Average product is defined as the output per unit of the variable input. We calculate it as:

[ AP_L = \frac{TP_L}{L} ]

The last column of Table 3.2 gives us a numerical example of the average product of labour (with capital fixed at 4) for the production function described in Table 3.1. Values in this column are obtained by dividing TP (column 2) by L (Column 1).

Marginal Product

The marginal product of an input is defined as the change in output per unit of change in the input when all other inputs are held constant. When capital is held constant, the marginal product of labour is:

[ MP_L = \frac{\Delta TP_L}{\Delta L} ]

where (\Delta) represents the change of the variable.

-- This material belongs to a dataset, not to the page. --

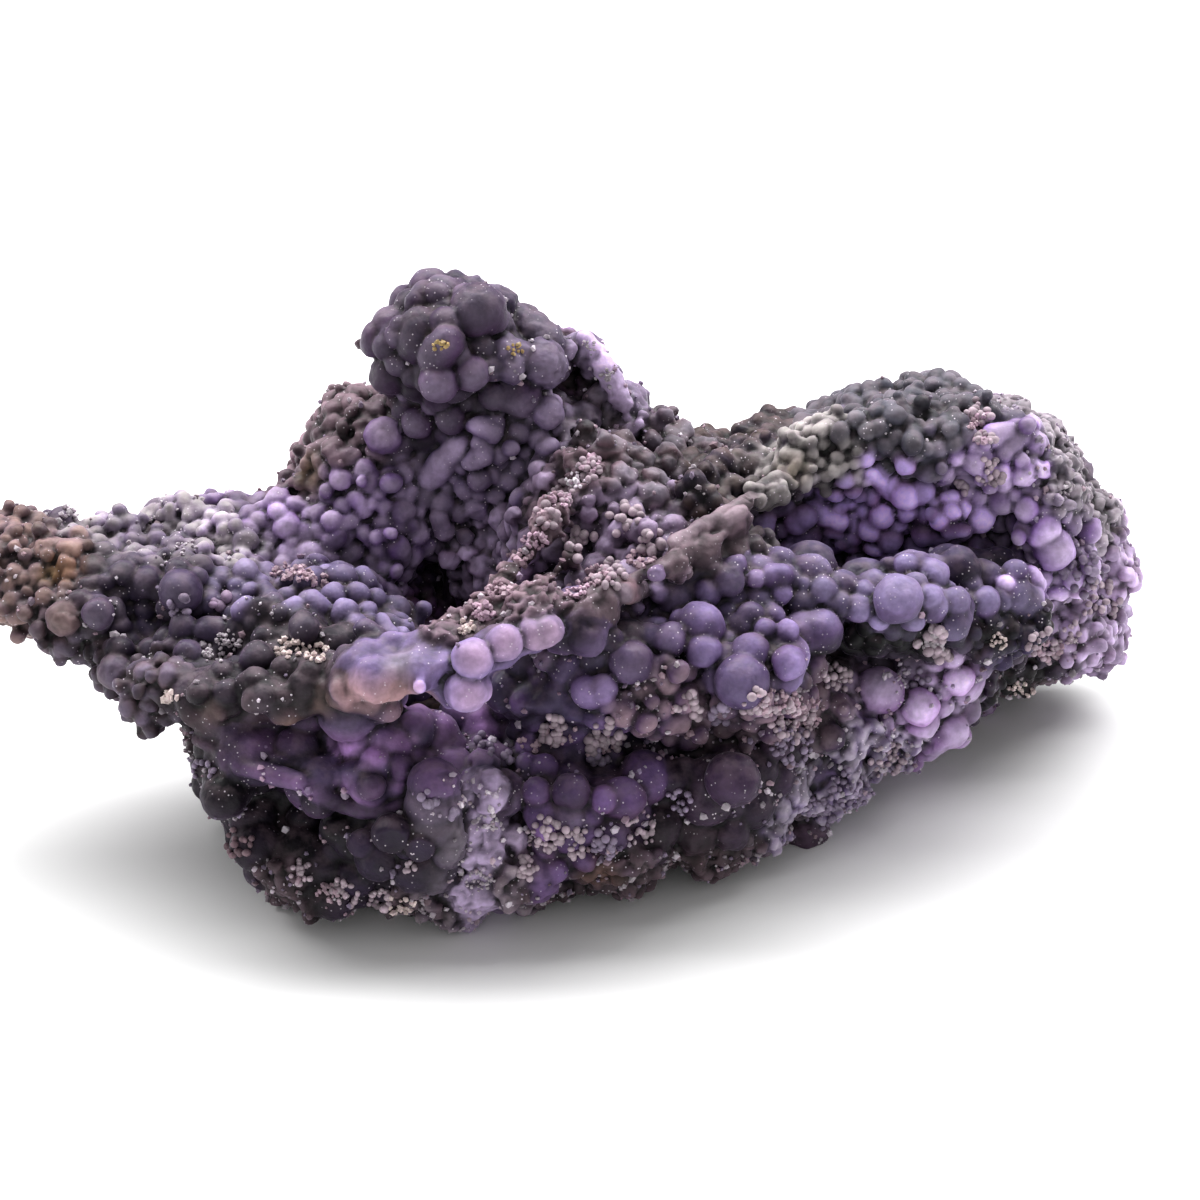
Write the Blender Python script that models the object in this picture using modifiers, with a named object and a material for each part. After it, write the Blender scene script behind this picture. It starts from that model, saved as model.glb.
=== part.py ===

The third column of Table 3.2 gives us a numerical example of the marginal product of labour (with capital fixed at 4) for the production function described in Table 3.1. Values in this column are obtained by dividing the change in TP by the change in L. For example, when L changes from 1 to 2, TP changes from 10 to 24:

[ MP_L = (TP \text{ at } L \text{ units}) – (TP \text{ at } L – 1 \text{ unit}) ]

Here, Change in TP = 24 – 10 = 14
Change in L = 1
Marginal product of the 2nd unit of labour = (\frac{14}{1} = 14)

Since inputs cannot take negative values, the marginal product is undefined at zero level of input employment. For any level of an input, the sum of the marginal products of every preceding unit of that input gives the total product. So, the total product is the sum of marginal products.

The Law of Diminishing Marginal Product and the Law of Variable Proportions

If we plot the data in Table 3.2 on graph paper, placing labour on the X-axis and output on the Y-axis, we get the curves shown in the diagram below.

Let us examine what is happening to TP. Notice that TP increases as labour input increases, but the rate at which it increases is not constant. An increase in labour from 1 to 2 increases TP by 10 units. An increase in labour from 2 to 3 increases TP by 12. The rate at which TP increases, as explained above, is shown by the MP. Notice that the MP first increases (up to 3 units of labour) and then begins to diminish.